Answer: The arc length is \(l = \sqrt{2}\,(e^{\pi}-1)\).

The surface area generated when \(C\) is rotated about the \(x\)-axis is \(\\displaystyle \frac{2\sqrt{2}\pi}{5}\left(e^{2\pi}+1\right)\).

For the parametric curve \(x=e^t\cos t\), \(y=e^t\sin t\), \(0\le t\le \pi\), first find \(\frac{dx}{dt}\) and \(\frac{dy}{dt}\):

\(\frac{dx}{dt}=e^t(\cos t-\sin t)\), \(\frac{dy}{dt}=e^t(\sin t+\cos t)\).

The speed is

\(\sqrt{\left(\frac{dx}{dt}\right)^2+\left(\frac{dy}{dt}\right)^2}=\sqrt{e^{2t}(\cos t-\sin t)^2+e^{2t}(\sin t+\cos t)^2}\).

Simplifying inside the square root gives

\((\cos t-\sin t)^2+(\sin t+\cos t)^2=2(\sin^2 t+\cos^2 t)=2\),

so

\(\frac{ds}{dt}=\sqrt{2}\,e^t\).

Hence the arc length is

\(l=\int_0^{\pi}\sqrt{2}\,e^t\,dt=\sqrt{2}\,[e^t]_0^{\pi}=\sqrt{2}(e^{\pi}-1).\)

For the surface area when the curve is rotated about the \(x\)-axis, use

\(S=2\pi\int_0^{\pi} y\,\frac{ds}{dt}\,dt.\)

Substituting \(y=e^t\sin t\) and \(\frac{ds}{dt}=\sqrt{2}e^t\),

\(S=2\pi\int_0^{\pi} e^t\sin t\cdot \sqrt{2}e^t\,dt=2\sqrt{2}\pi\int_0^{\pi} e^{2t}\sin t\,dt.\)

Now evaluate \(I=\int e^{2t}\sin t\,dt\) by integration by parts twice.

Take \(u=\sin t\), \(dv=e^{2t}dt\).
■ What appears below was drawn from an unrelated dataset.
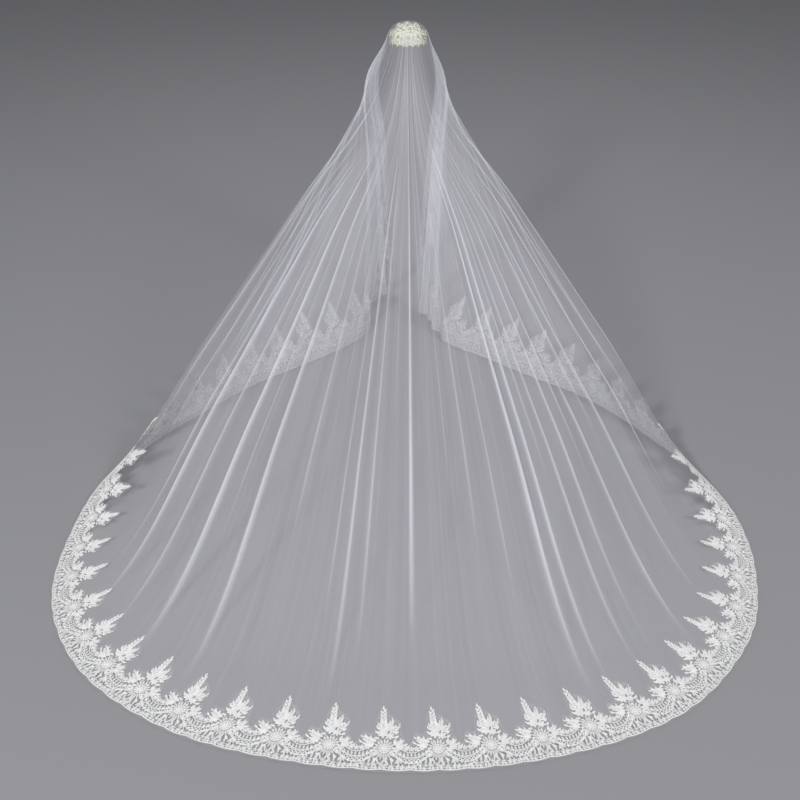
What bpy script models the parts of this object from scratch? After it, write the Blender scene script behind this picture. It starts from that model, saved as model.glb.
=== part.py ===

Then \(du=\cos t\,dt\), \(v=\frac12 e^{2t}\), so

\(I=\frac12 e^{2t}\sin t-\frac12\int e^{2t}\cos t\,dt.\)

Let \(J=\int e^{2t}\cos t\,dt\). Again by parts, with \(u=\cos t\), \(dv=e^{2t}dt\),

\(J=\frac12 e^{2t}\cos t+\frac12\int e^{2t}\sin t\,dt=\frac12 e^{2t}\cos t+\frac12 I.\)

So

\(I=\frac12 e^{2t}\sin t-\frac12\left(\frac12 e^{2t}\cos t+\frac12 I\right).\)

Therefore

\(I=\frac12 e^{2t}\sin t-\frac14 e^{2t}\cos t-\frac14 I\),

hence \(\frac54 I=e^{2t}\left(\frac12\sin t-\frac14\cos t\right)\), giving

\(I=\frac{e^{2t}}{5}(2\sin t-\cos t)+C.\)

Thus

\(S=2\sqrt{2}\pi\left[\frac{e^{2t}}{5}(2\sin t-\cos t)\right]_0^{\pi}.\)

At \(t=\pi\), this is \(\frac{e^{2\pi}}{5}(0-(-1))=\frac{e^{2\pi}}{5}\); at \(t=0\), it is \(-\frac15\). Therefore

\(S=2\sqrt{2}\pi\left(\frac{e^{2\pi}+1}{5}\right)=\frac{2\sqrt{2}\pi}{5}(e^{2\pi}+1).\)